Our Brain Metastases Program includes doctors from neuro-oncology, radiation oncology, medical oncology, neurosurgery, neuropsychiatry, neuroradiology and neuropathology — all of whom help plan treatment and monitor patients for treatment effectiveness, tumor growth and quality of life changes. A neuropsychiatrist is an integral part of the decision team to make sure the patient retains cognitive function through treatment and beyond.

These experts meet once each week in a meeting called a tumor board, where they review patient cases and design treatment plans that will be the most effective for each person. Specialists who treat primary cancers (the cancer originally diagnosed) are part of this group because while they are experts in their respective fields of cancer, they rely on brain metastasis specialists when the primary cancer spreads to the brain.

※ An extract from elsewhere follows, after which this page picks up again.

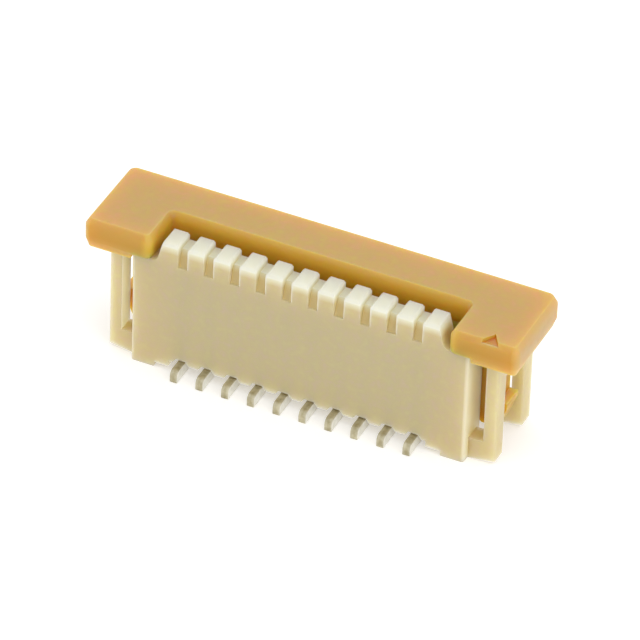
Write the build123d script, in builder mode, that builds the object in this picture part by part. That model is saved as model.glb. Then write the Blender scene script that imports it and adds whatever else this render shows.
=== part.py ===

By consulting with physicians in our Brain Metastasis Program, cancer doctors can expand options to extend their patients’ survival and quality of life.

Brain Metastasis Can Need Urgent Treatment 

While brain metastasis does not always need urgent treatment, for some patients, immediate treatment is critical. The person who just received the brain metastasis diagnosis considers a brain metastasis an urgent problem. Their primary cancer medical team may have similar concerns due to unfamiliarity with treating metastatic disease.

App Expedites Treatment: Recommendations in Hours, Not Days

The brain metastasis tumor board is an efficient and effective treatment-planning tool. However, patients who need urgent treatment cannot wait a week for the tumor board to convene and offer recommendations. Recognizing this need, radiation oncologists and others within the Froedtert & MCW Cancer Network developed a protocol grid to guide treatment for every type of brain metastasis. It included multiple individual variables — the type of primary cancer and its pathology, the number and size of brain tumors and the patient’s overall health status. All of these factors determine the required care paths.

They piloted the protocol with brain metastasis patients in the hospital and found it could reduce a patient’s hospital stay from seven or eight days to about three. This approach not only allowed faster treatment, it offered the potential for cost-savings by reducing hospital stay.

The protocol grid’s intense complexity made it an ideal candidate for developing an app we call the Network for Integrated Management of Brain Metastasis Linking Experts, or NIMBLE. The app is essentially a virtual tumor board connecting cancer doctors with brain metastasis specialists who provide treatment recommendations in hours, not days.